Kolbe v. CZS Holdings LLC d/b/a Pur360, No. 20 C 6886, Slip Op. (N.D. Ill. Oct. 19, 2021) (Kendall, J.).

Judge Kendall granted in part counterclaim plaintiff CZS Holdings’ (“Pur360”) Fed. R. Civ. P. 12(b)(6) motion to partially dismiss counterclaim plaintiff’s (“Kolbe”) breach of contract claim in this trade secret misappropriation case.

As an initial matter, the Court noted that Kolbe’s counterclaim and his response brief were not signed as required by Fed. R. Civ. P. 11. The Court accepted the papers despite that, but warned it would reject future papers that were not properly signed.

Kolbe claimed that his compensation agreement was memorialized partially in a written agreement and partially orally, including an oral agreement for a variety of commissions and yearly bonuses based upon gross sales revenues. As an initial matter, the Court was allowed to consider the agreement and its integration clause, even though it was not attached to Kolbe’s counterclaim, because it was attached to the underlying complaint. The Court did not consider it, however, because Kolbe appeared to question its authenticity.

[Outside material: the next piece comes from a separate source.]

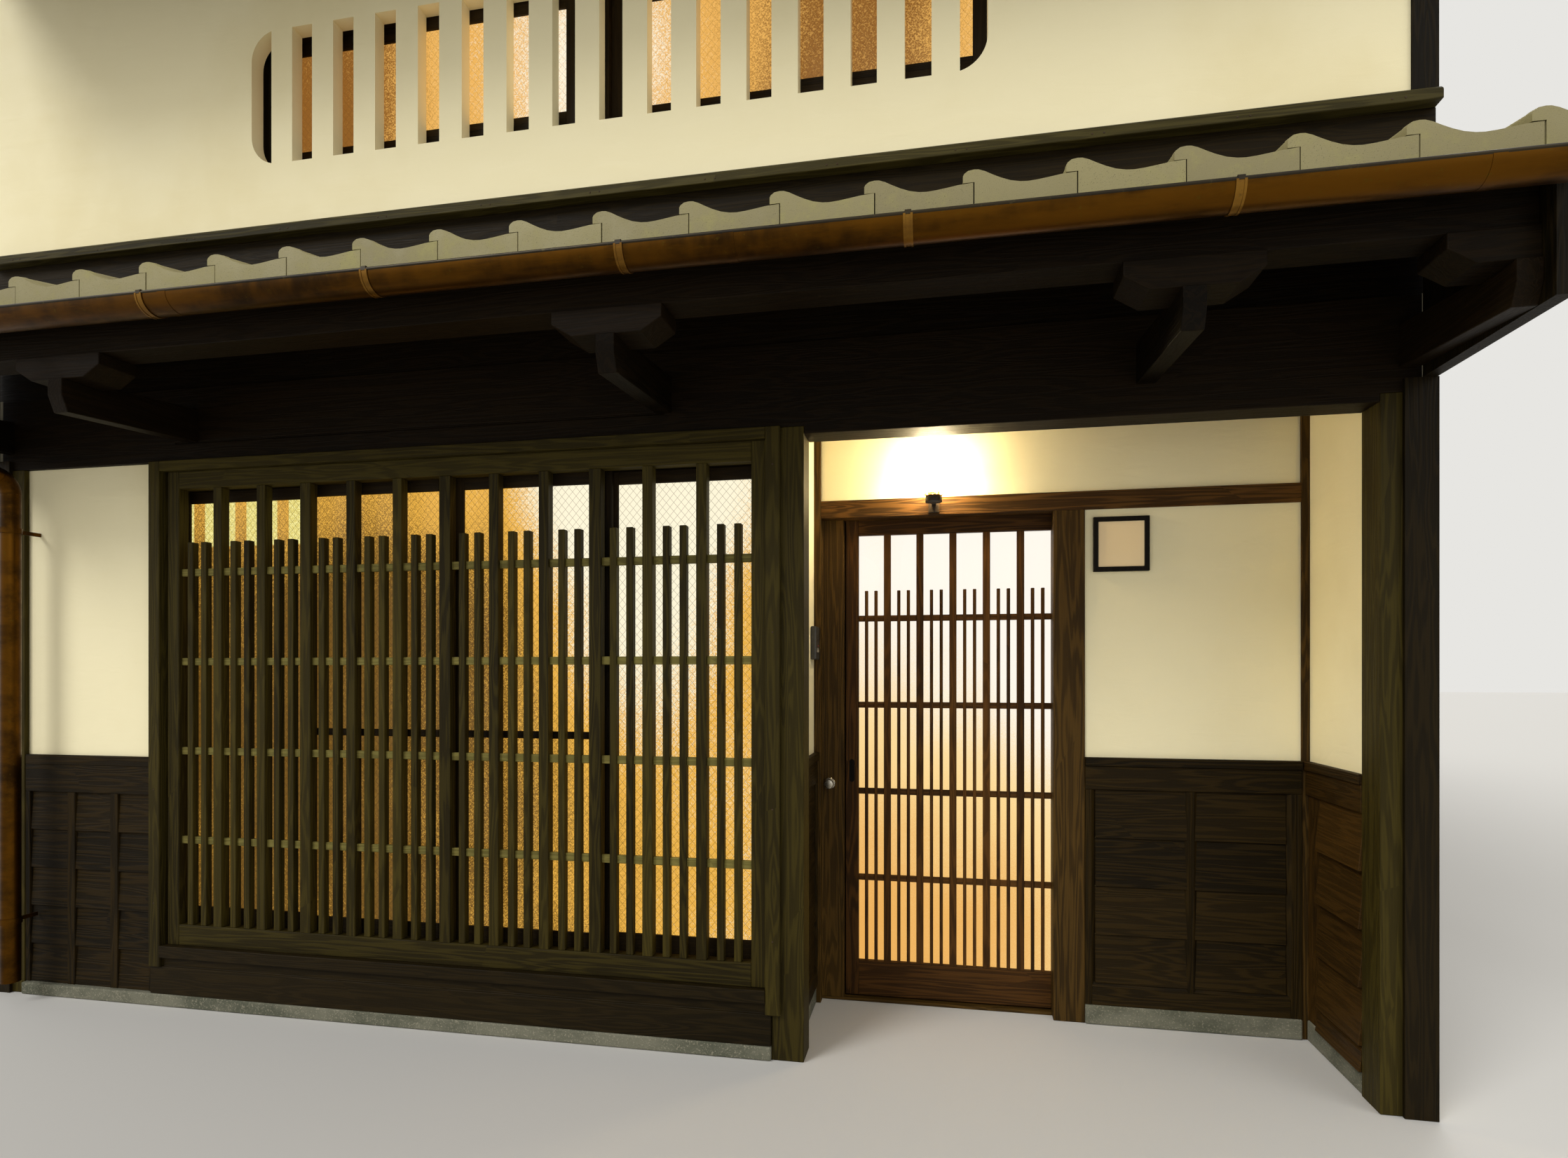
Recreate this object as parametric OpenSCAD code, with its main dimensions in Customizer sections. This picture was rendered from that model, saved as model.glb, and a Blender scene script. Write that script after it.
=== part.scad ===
// Townhouse of a Kyoto merchant row: two storeys between plain party walls, timber front with a
// parent-and-child lattice bay, a recessed entrance with a sliding lattice door, a tiled pent roof
// on bracket arms, and a plastered upper storey with a barred slot window.
// X runs along the street, Y from the street (front) to the rear, Z up. The origin is on the
// ground in the middle of the house. Front pieces are drawn with Y = 0 on the face of the posts.

/* [House] */
// Width over the two party walls
house_w = 5690; // [5500:10:6100]
// Depth between the faces of the front and the rear posts
house_d = 7880; // [6000:10:10000]
// Side of the square posts
post = 120; // [105:1:130]
// Thickness of a party wall
party_t = 125; // [105:1:135]
// How far a party wall stands out past the end post
post_inset = 43; // [30:1:60]
// Top of the upper walls at their outer face
wall_top = 4620; // [4450:10:5200]

/* [Front beam and posts] */
// Underside of the front beam
beam_z = 2311; // [2290:1:2400]
// Height of the front beam
beam_h = 309; // [240:1:330]
// Clear width of the entrance recess between its front posts
entrance_w = 1870; // [1700:10:2000]
// Thickness of the board under the beam over the entrance
head_board_h = 28; // [15:1:40]
// Height of the shutter groove above the underside of the beam
groove_z = 74; // [60:1:120]
// Height and depth of the shutter groove
groove = 7; // [4:1:12]
// Distance of the groove's start from the left side board
groove_start = 113; // [60:1:300]
// Distance of the groove's end from the corner post
groove_stop = 409; // [60:1:600]
// Width of the board that closes each end of the front
end_board_w = 97; // [80:1:100]
// Thickness of the end boards
end_board_t = 14; // [8:1:25]
// Distance of an end board's edge from the side of the house
end_board_in = 2; // [0:1:6]

/* [Lattice bay] */
// Width of the lattice frame
lattice_w = 2602; // [2300:10:2700]
// Joint between the lattice frame and the corner post
lattice_gap = 20; // [10:1:30]
// Top of the ledge that the lattice stands on
ledge_z = 260; // [220:1:300]
// Height of the ledge board
ledge_h = 50; // [30:1:60]
// How far the ledge stands out in front of the posts
ledge_out = 25; // [15:1:40]
// Height of the stepped board under the ledge
step_h = 41; // [20:1:60]
// How far the stepped board stands out
step_out = 5; // [2:1:10]
// How far the board on the curb stands out
plinth_out = 12; // [8:1:14]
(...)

The parol evidence rule did not, at least at the pleading stage, preclude Kolbe’s claim because parol evidence would only restrict the claim if there were a writing that precluded additional oral agreements. As the Court was not considering the written agreement, it could not determine whether the parol evidence rule precluded Kolbe’s claim at the Rule 12 stage.

The Court dismissed Kolbe’s claim that part of the parties’ compensation agreement was governed by a schedule, other than the written contract, because Kolbe did not sufficiently describe the schedule such that Pur360 was able to know the allegation against it.

Kolbe also failed to sufficiently plead an oral contract. “Almost all” aspects of the alleged oral agreement were unclear. For example, Kolbe did not state the number of shares he was promised or the advisory position he was promised. There were also no allegations identifying when the oral agreement was entered or when it was to terminate.

Kolbe also failed to plead a claim for breach based upon unpaid royalties in light of Tampa’s overall sales. The only allegation was that Tampa’s sales exceeded $356,000. There was no indication if Tampa’s sales were new (10%) or recurring (3%).